DIRECTIONS FOR THIS TASK - Could you give the data below again, exactly and completely?

===== STORED DATA

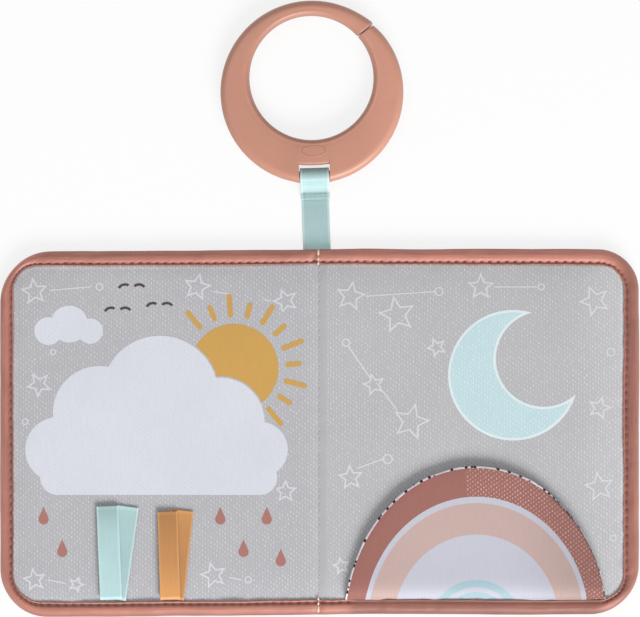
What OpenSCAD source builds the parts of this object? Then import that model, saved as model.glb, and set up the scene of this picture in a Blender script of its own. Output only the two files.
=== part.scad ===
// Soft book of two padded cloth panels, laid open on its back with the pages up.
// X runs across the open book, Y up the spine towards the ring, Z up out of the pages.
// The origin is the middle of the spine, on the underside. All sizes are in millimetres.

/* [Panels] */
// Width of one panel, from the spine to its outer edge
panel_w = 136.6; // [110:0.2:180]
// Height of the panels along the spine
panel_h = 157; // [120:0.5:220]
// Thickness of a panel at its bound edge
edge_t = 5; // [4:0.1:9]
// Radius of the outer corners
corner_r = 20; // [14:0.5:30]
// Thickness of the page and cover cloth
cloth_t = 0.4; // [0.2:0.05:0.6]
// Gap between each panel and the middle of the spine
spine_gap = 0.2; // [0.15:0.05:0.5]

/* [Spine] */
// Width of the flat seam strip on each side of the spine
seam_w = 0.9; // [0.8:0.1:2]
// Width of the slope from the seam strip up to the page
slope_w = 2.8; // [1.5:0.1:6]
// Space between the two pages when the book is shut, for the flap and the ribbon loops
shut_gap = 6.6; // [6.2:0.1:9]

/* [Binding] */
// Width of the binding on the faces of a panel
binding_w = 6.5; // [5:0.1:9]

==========

RESULT FOR THIS EXERCISE -
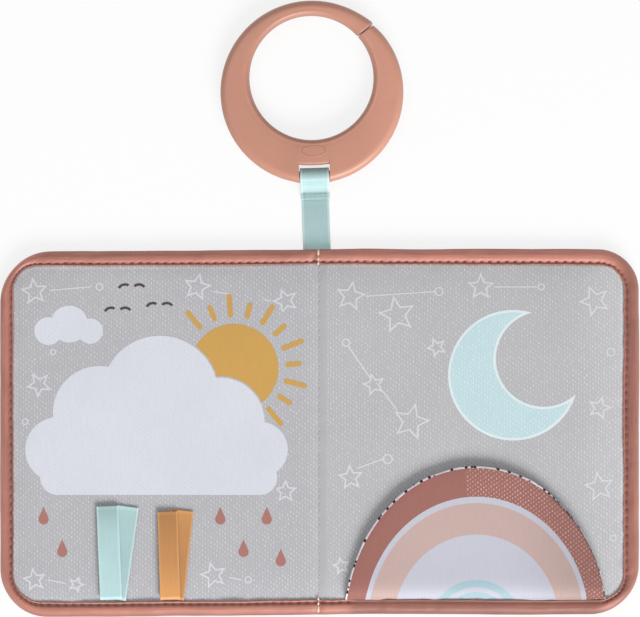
What OpenSCAD source builds the parts of this object? Then import that model, saved as model.glb, and set up the scene of this picture in a Blender script of its own. Output only the two files.
=== part.scad ===
// Soft book of two padded cloth panels, laid open on its back with the pages up.
// X runs across the open book, Y up the spine towards the ring, Z up out of the pages.
// The origin is the middle of the spine, on the underside. All sizes are in millimetres.

/* [Panels] */
// Width of one panel, from the spine to its outer edge
panel_w = 136.6; // [110:0.2:180]
// Height of the panels along the spine
panel_h = 157; // [120:0.5:220]
// Thickness of a panel at its bound edge
edge_t = 5; // [4:0.1:9]
// Radius of the outer corners
corner_r = 20; // [14:0.5:30]
// Thickness of the page and cover cloth
cloth_t = 0.4; // [0.2:0.05:0.6]
// Gap between each panel and the middle of the spine
spine_gap = 0.2; // [0.15:0.05:0.5]

/* [Spine] */
// Width of the flat seam strip on each side of the spine
seam_w = 0.9; // [0.8:0.1:2]
// Width of the slope from the seam strip up to the page
slope_w = 2.8; // [1.5:0.1:6]
// Space between the two pages when the book is shut, for the flap and the ribbon loops
shut_gap = 6.6; // [6.2:0.1:9]

/* [Binding] */
// Width of the binding on the faces of a panel
binding_w = 6.5; // [5:0.1:9]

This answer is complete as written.